Collected material.
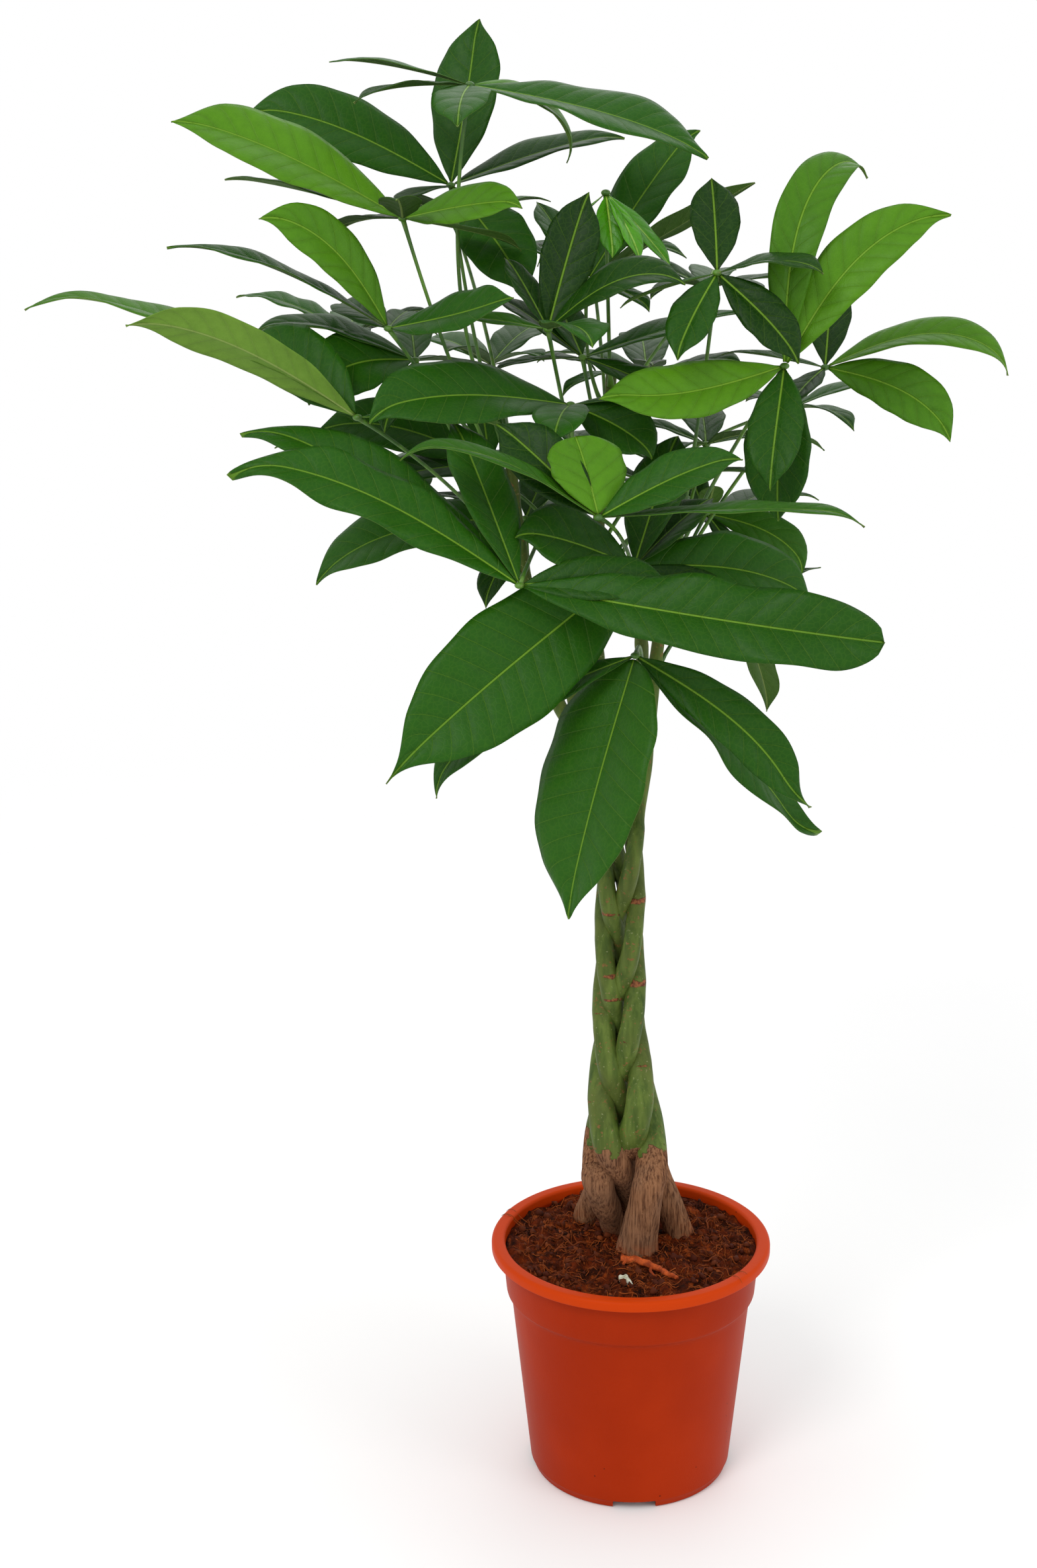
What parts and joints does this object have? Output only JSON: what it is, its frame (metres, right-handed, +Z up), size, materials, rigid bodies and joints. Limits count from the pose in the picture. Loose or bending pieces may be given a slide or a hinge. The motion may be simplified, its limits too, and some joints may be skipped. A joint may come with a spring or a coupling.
{
  "type": "potted money tree",
  "caption": "Plaited-trunk money tree with palmate leaves in a tapered plastic nursery pot of fibrous soil",
  "frame": {"origin": "on the pot's axis, on the surface that the pot stands on", "axes": "+Z up along the pot's axis, +X to the right, -Y to the front of the pot"},
  "size_m": [0.6714, 0.5092, 1.0687],
  "materials": {
    "pot": "satin terracotta-orange moulded plastic",
    "soil": "damp fibrous peat and coir",
    "stem": "smooth olive-green bark, grey-brown and fissured at the foot",
    "leaf": "glossy quilted leaf with pale midrib",
    "young_leaf": "glossy bright-green young leaf",
    "root": "bared orange-brown root",
    "chip": "pale grey chip"
  },
  "bodies": {
    "root": {"pot": "pot", "stem_left_front": "stem", "stem_left_back": "stem", "stem_middle": "stem", "stem_right_front": "stem", "stem_right_back": "stem", "soil": "soil", "surface_root": "root", "pale_chip": "chip", "leaf_top_left": "leaf", "leaf_top_behind": "leaf", "leaf_upper_left": "leaf", "leaf_left_curled": "leaf", "leaf_left_long": "leaf", "leaf_left_inner": "leaf", "leaf_left_shaded": "leaf", "leaf_middle_front": "leaf", "leaf_glossy": "leaf", "leaf_middle_inner": "leaf", "leaf_middle_high": "leaf", "leaf_young": "young_leaf", "leaf_low_left": "leaf", "leaf_right_middle": "leaf", "leaf_right_front": "leaf", "leaf_right_far": "leaf", "leaf_right_low": "leaf", "leaf_right_under": "leaf", "leaf_front_light": "leaf", "leaf_front_great": "leaf", "leaf_front_middle": "leaf", "leaf_front_hanging": "leaf", "leaf_back_1": "leaf", "leaf_back_2": "leaf", "leaf_back_3": "leaf", "leaf_back_4": "leaf", "leaf_back_5": "leaf", "leaf_back_6": "leaf", "leaf_back_7": "leaf", "leaf_back_8": "leaf", "leaf_back_9": "leaf", "leaf_back_10": "leaf", "leaf_back_11": "leaf", "leaf_back_12": "leaf", "leaf_back_13": "leaf"}
  },
  "joints": []
}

Your goal.
Only lines with "frame" are wanted here; list each of them.

The output.
What parts and joints does this object have? Output only JSON: what it is, its frame (metres, right-handed, +Z up), size, materials, rigid bodies and joints. Limits count from the pose in the picture. Loose or bending pieces may be given a slide or a hinge. The motion may be simplified, its limits too, and some joints may be skipped. A joint may come with a spring or a coupling.
  "frame": {"origin": "on the pot's axis, on the surface that the pot stands on", "axes": "+Z up along the pot's axis, +X to the right, -Y to the front of the pot"},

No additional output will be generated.